The Environment Agency works closely with key industry groups to explain the message about duty of care.
It was great that there seemed to be lots of interest in the campaign at the Environmental Services Association (ESA) stall and I was kept really busy for 2 days at the CIWM ‘waste clinics’. Many of the questions related to duty of care which makes sense as understanding duty of care essentially underpins most waste management.
Judith Kelly, OBE, HMRC’s Deputy Director of Environmental Tax Policy, supports the focus on duty of care, saying:
"I'm delighted to see the work being done to promote duty of care. Substantial amounts of landfill tax are lost due to the misdescription and unlawful disposal of waste which undermines the objectives of the tax and damages the legitimate waste industry. Strengthening controls upstream will help prevent non-compliance by making it harder for operators to make mistakes or deliberately break the rules."

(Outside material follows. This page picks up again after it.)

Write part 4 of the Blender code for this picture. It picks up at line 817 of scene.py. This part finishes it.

My conversations at RWM also gave me the opportunity to reflect that, after 40 years of regulation, the waste management industry should now be mature enough to take the lead on the provision of things like guidance, best practice and offering clients solid advice. Many waste companies do of course, but perhaps others needs to take more of a lead. This is why I’ve been encouraging everyone to join the campaign ‘right waste, right place’ (RWRP).

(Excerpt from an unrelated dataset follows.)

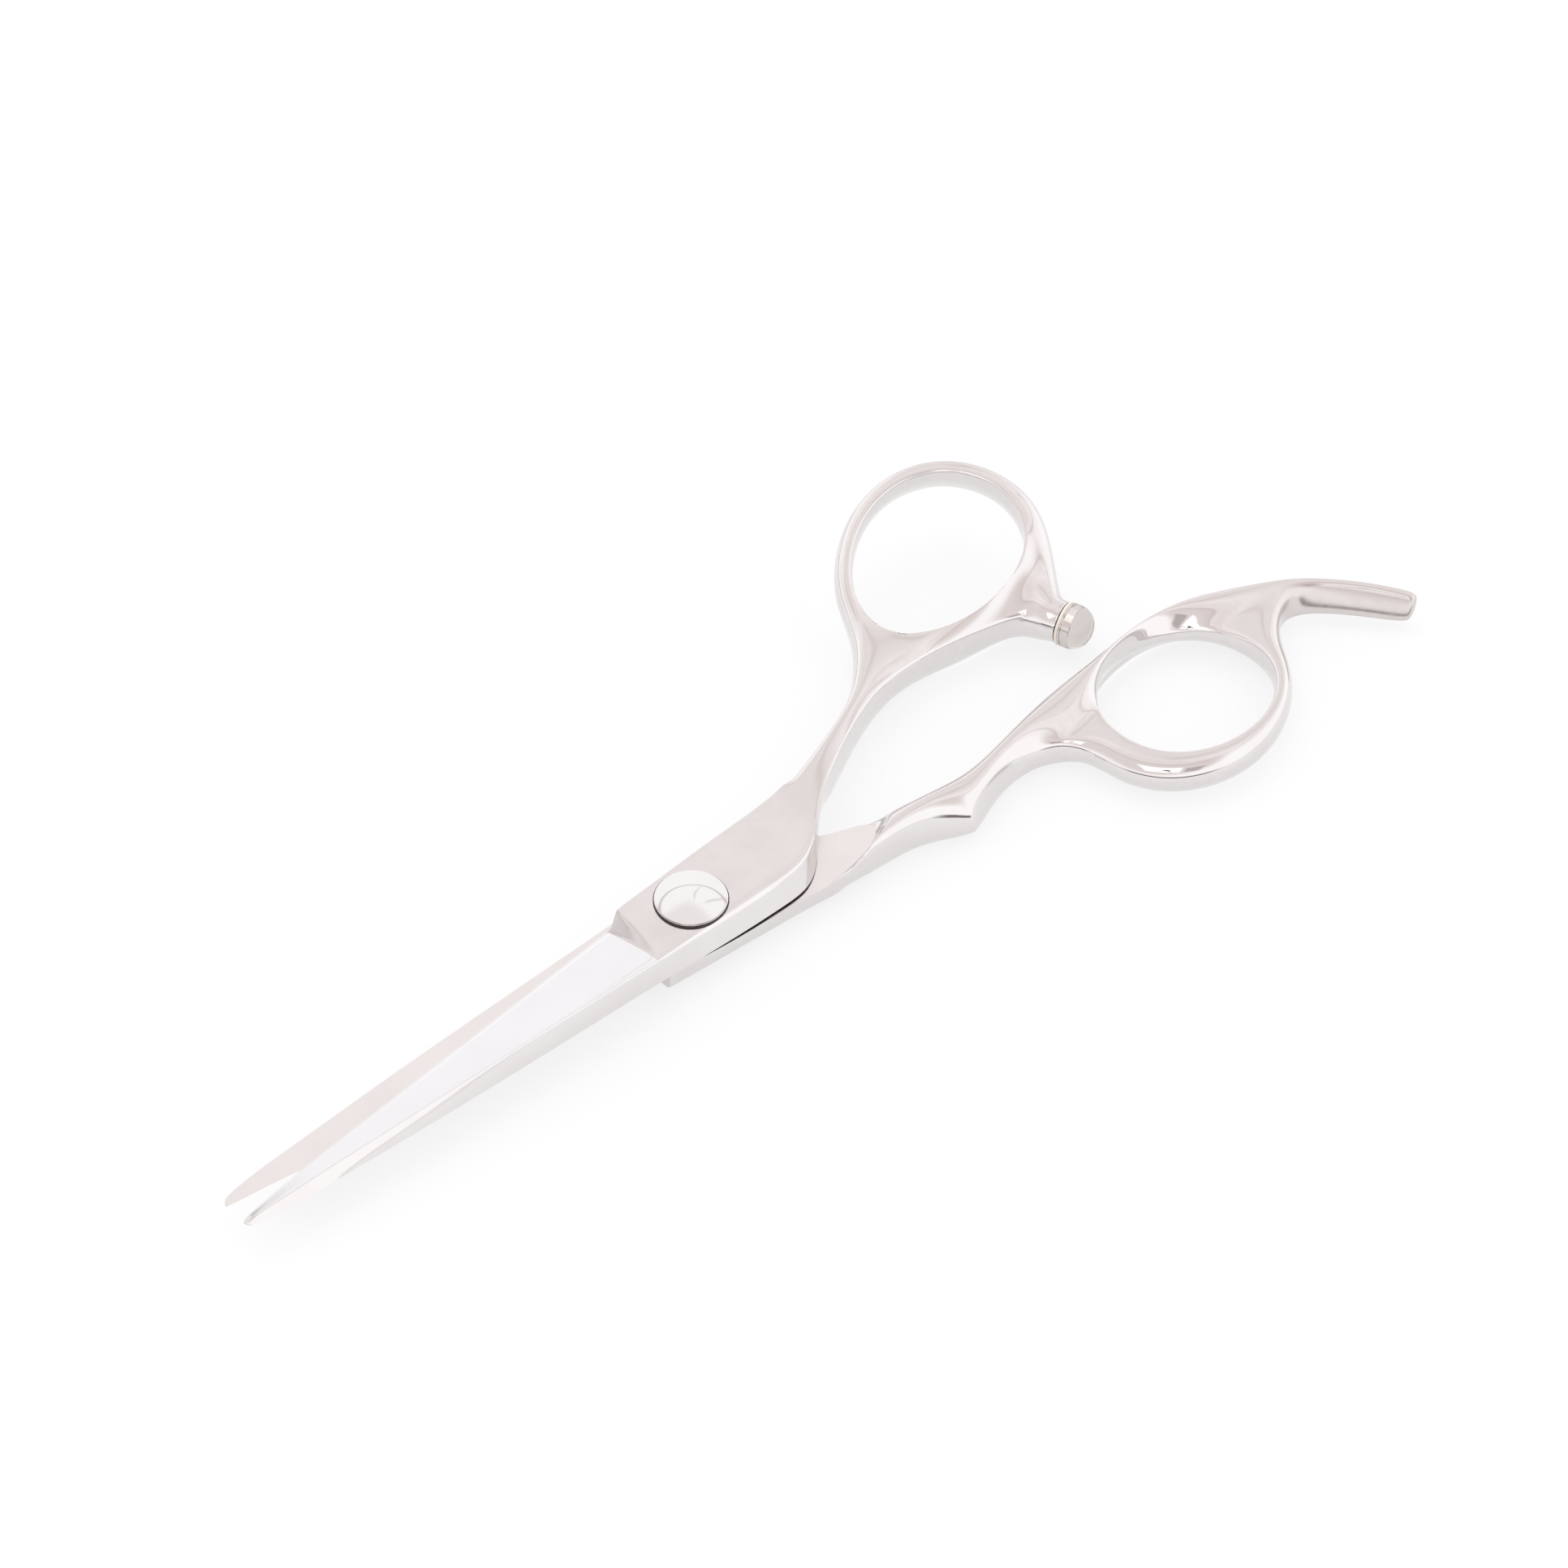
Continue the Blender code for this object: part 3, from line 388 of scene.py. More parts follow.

RWRP launched their construction sector campaign at RWM and highlighted their recent market research findings about duty of care awareness, you can read all about it here: Construction companies breaching waste law prompts sector-focused campaign.
Awareness of duty of care is low especially in the construction sector, where the waste chain can be particularly complicated. At RWM I also encountered consultants who still advise clients that all they need to do to comply with duty of care is use a registered carrier and complete a transfer note. Just shows the need for awareness raising and to reduce the volume of construction and demolition being sent to illegal sites. Over a quarter of illegal waste sites the Environment Agency encounters, has some construction or demolition waste on the site where it is not treated or disposed of correctly minimising harm to the environment.
Mis-description of waste from construction, demolition and excavation is a widespread issue with waste described as ‘soils’ or ‘muck away’ – the rules are clear excavated soils must be properly assessed for hazardous properties.
Look out for some construction focussed workshops around the country in the next couple of months in support of the RWRP construction campaign. These are being organised in collaboration with CIWM and leading construction companies.
Please consider if your company could be an Ambassador? Becoming a champion of the cause has benefits for the industry, the environment and your business.